DIRECTION: Write out, exactly as given, every line from the one holding "Write the FreeCAD" to the one holding "a thumb screw.", including both.

— START EXTRACTED RECORDS —

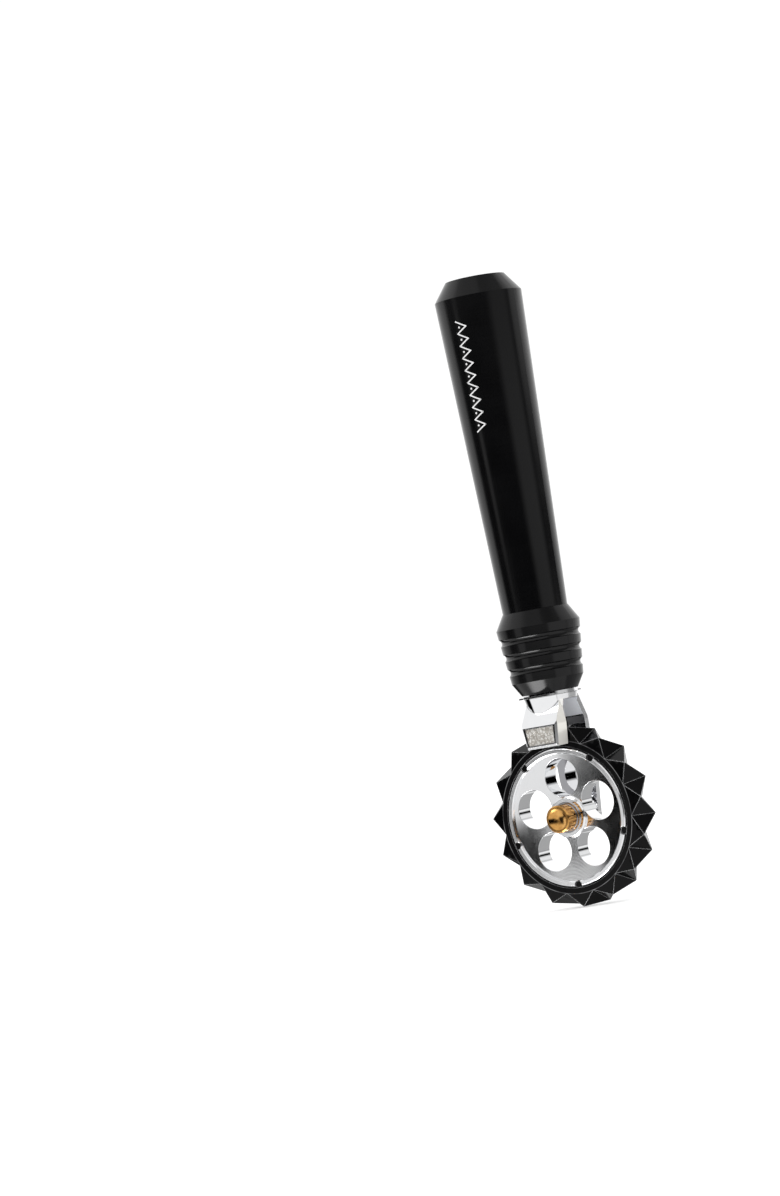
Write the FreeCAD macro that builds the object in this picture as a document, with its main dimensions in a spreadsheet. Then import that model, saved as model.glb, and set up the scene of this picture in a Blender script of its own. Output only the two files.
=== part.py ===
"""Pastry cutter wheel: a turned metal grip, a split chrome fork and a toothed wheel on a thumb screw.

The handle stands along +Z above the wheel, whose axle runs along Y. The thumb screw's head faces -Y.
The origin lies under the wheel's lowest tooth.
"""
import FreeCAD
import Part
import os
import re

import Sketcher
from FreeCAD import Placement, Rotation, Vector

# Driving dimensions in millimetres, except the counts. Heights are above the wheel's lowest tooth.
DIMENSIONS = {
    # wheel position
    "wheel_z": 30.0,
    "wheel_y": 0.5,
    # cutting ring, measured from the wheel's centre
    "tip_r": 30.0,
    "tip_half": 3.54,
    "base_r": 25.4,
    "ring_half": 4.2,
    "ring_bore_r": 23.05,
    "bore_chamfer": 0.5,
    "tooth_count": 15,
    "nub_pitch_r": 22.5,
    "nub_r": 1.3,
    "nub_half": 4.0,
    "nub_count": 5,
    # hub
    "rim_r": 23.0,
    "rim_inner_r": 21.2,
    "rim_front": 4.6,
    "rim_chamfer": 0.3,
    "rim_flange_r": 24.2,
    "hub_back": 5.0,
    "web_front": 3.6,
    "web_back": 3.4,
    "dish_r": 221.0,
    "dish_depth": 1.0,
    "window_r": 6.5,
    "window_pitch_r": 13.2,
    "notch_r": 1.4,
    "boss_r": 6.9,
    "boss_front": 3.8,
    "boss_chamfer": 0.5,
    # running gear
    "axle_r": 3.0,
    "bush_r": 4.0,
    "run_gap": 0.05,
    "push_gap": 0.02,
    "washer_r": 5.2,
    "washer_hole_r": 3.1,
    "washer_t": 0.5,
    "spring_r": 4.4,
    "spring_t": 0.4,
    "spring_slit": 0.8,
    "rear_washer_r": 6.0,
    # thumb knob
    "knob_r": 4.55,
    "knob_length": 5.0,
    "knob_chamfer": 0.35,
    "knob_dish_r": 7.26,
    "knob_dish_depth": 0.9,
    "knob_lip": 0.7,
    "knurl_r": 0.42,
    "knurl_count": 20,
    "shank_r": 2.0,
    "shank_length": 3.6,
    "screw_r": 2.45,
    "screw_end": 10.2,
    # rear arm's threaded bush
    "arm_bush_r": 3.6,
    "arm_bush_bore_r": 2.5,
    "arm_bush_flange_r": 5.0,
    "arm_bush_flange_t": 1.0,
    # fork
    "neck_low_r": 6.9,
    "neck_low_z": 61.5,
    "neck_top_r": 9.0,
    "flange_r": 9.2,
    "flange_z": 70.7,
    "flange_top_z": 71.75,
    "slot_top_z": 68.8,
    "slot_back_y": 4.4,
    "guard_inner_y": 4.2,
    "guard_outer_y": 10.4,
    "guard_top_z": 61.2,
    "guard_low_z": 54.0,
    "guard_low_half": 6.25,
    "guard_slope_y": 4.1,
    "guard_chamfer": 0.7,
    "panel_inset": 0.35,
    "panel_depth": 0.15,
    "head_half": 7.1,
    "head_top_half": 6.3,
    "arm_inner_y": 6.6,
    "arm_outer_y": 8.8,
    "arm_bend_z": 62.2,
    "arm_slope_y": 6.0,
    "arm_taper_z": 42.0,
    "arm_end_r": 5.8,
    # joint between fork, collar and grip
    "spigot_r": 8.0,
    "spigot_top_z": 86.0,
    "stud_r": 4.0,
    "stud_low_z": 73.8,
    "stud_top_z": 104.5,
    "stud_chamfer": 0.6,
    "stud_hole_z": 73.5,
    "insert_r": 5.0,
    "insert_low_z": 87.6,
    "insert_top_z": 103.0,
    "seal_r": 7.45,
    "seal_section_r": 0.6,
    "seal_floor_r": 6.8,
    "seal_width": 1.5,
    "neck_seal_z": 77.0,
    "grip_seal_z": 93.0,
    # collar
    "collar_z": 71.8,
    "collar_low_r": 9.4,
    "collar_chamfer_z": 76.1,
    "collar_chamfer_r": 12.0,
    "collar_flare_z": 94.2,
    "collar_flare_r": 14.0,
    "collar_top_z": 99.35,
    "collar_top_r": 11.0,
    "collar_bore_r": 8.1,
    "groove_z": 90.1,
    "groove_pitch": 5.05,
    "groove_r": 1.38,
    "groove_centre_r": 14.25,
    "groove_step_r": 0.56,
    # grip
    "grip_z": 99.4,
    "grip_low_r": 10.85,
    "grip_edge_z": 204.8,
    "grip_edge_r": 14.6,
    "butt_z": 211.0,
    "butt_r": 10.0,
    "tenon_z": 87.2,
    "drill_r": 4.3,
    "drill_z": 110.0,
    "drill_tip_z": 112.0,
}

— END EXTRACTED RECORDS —
— START EXTRACTED RECORDS —

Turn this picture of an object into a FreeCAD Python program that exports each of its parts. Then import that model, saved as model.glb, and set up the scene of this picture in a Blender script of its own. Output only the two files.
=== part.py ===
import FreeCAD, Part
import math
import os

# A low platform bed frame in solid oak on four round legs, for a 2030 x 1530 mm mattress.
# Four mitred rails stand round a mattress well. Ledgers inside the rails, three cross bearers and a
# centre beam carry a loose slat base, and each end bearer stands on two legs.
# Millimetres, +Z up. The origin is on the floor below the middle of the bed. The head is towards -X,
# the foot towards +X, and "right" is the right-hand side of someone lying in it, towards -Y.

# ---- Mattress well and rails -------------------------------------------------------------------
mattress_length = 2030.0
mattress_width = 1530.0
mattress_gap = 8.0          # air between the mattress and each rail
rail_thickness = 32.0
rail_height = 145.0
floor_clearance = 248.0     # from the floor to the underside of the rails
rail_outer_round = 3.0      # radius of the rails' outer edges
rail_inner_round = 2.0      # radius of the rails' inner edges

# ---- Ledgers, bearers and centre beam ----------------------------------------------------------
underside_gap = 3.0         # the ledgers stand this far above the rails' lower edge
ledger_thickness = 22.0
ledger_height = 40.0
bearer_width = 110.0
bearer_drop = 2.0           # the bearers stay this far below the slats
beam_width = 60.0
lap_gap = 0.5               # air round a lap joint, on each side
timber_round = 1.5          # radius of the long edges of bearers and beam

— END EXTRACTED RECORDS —

ANSWER FOR THE TASK:
Write the FreeCAD macro that builds the object in this picture as a document, with its main dimensions in a spreadsheet. Then import that model, saved as model.glb, and set up the scene of this picture in a Blender script of its own. Output only the two files.
=== part.py ===
"""Pastry cutter wheel: a turned metal grip, a split chrome fork and a toothed wheel on a thumb screw.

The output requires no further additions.